Portugal não tem
economia – nem muito menos finanças públicas – que permitam sustentar a semana
das 35 horas na administração pública, que, ainda por cima, estão a provocar o
caos na saúde.
A redução do horário de trabalho para 8 horas diárias é uma
conquista do final do século XIX e a redução para um horário semanal de 40
horas iniciou-se na primeira metade do século XX.

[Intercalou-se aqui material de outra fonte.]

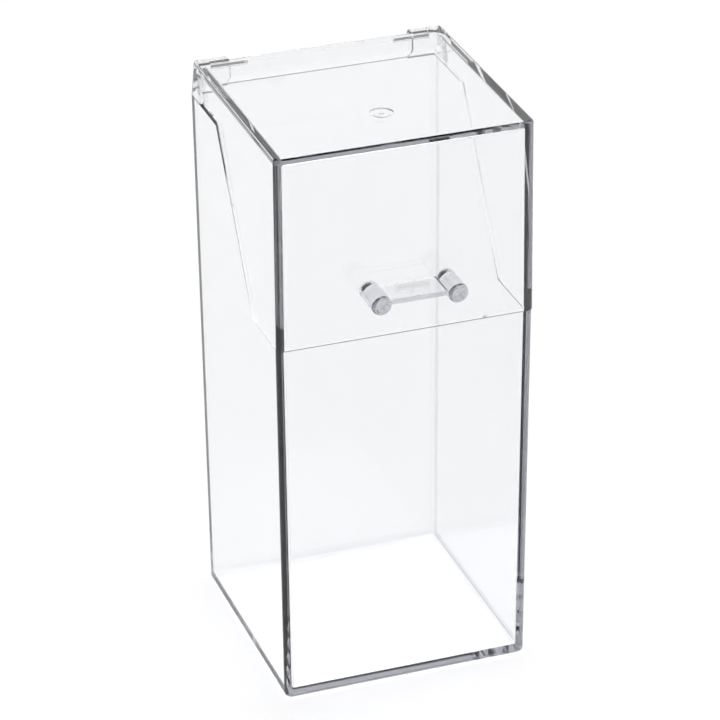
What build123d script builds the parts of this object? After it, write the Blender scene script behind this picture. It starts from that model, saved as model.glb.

Não é um acaso que a redução do horário de trabalho tenha
parado nas 40 horas durante décadas. É que oito horas de trabalho é exactamente
um terço da duração do dia e permite a criação muito regular de turnos de trabalho,
o que é muito importante em actividades de ciclo permanente, como é o caso de
algumas indústrias e da saúde. Gerir 24 horas com turnos de sete horas cria
dificuldades brutais de gestão.
A semana das 35 horas é uma raridade na UE e no mundo, sendo
claramente um luxo de país rico, com actividades muito concentradas nos
serviços. Como se pode ver no quadro abaixo, só países muito mais ricos do que
Portugal o podem sustentar.
Horário mais frequente de trabalho, OCDE, 2017
País
|
Rendimento por habitante*
|
Horário mais
frequente
|
Luxemburgo
|
345
|
40
|
Irlanda
|
240
|
40
|
Noruega
|
236
|
35-39
|
Suíça
|
204
|
40
|
EUA
|
196
|
40
|
Holanda
|
177
|
40
|
Suécia
|
168
|
40
|
Alemanha
|
167
|
40
|
Austrália
|
165
|
40
|
Dinamarca
|
164
|
35-39
|
Áustria
|
164
|
40
|
Canadá
|
159
|
40
|
Bélgica
|
153
|
35-39
|
Finlândia
|
146
|
35-39
|
Reino Unido
|
145
|
40
|
França
|
145
|
35-39
|
Espanha
|
126
|
40
|
Itália
|
125
|
40
|
Israel
|
119
|
40
|
Rep. Checa
|
117
|
40
|
Eslovénia
|
113
|
40
|
Eslováquia
|
108
|
40
|
Estónia
|
104
|
40
|
PORTUGAL
|
100
|
40
|
Fonte: OCDE, FMI
* em percentagem do valor para Portugal
Só países, no mínimo 45% mais prósperos do que o nosso país,
como a França, é que podem oferecer esse benefício a um grupo significativo dos
seus trabalhadores. Mesmo assim, no conjunto de países que são tão ou mais
ricos do que os gauleses, em apenas cinco existe este tipo de horário. Dos nove
países mais desenvolvidos da OCDE, só na Noruega existe este benefício, o que
indica que a prosperidade não torna as 35 horas inevitáveis. Países tão
desenvolvidos como o Luxemburgo, a Irlanda, a Suíça, a Holanda, a Suécia e a
Alemanha não a praticam.
Por seu turno, a economia portuguesa está quase estagnada há
quase duas décadas, tendo sido ultrapassada por muitos países de Leste e
passado ser a quarta mais pobre do euro.
Ou seja, a instituição, em Portugal, da semana das 35 horas
na administração pública é uma anormalidade, em total desacordo com o nosso
nível e evolução de desenvolvimento económico. Aliás, sendo um privilégio da
administração pública, não se percebe porque não foi decretada
inconstitucional.
E se situarmos a nossa situação em termos de contas
públicas? Aí, a anormalidade ainda é maior.
Portugal é o quarto país mais endividado do mundo dentro dos
países desenvolvidos, só ultrapassado pela Grécia, Itália e Japão, sendo que a
dívida portuguesa tem a particularidade de estar muito mais na posse de
investidores estrangeiros, o que a torna muito mais vulnerável. Em
contrapartida, a dívida japonesa está, em larga medida, nas mãos da banca
nacional, o que faz que se transaccione a taxas de juro mínimas: durante quase todo
o ano de 2018, a dívida a 10 anos teve uma taxa de juro quase sempre inferior a
0,1% (!).
Em suma, a dívida pública portuguesa é a mais perigosa no
mundo desenvolvido (talvez com a excepção da Grécia), um sinal claríssimo de
que as nossas contas públicas estão muito longe de estar minimamente saudáveis,
ainda que o défice seja já baixo.
Em resumo, Portugal não tem economia – nem muito menos
finanças públicas – que permitam sustentar a semana das 35 horas na
administração pública, que, ainda por cima, estão a provocar o caos na saúde.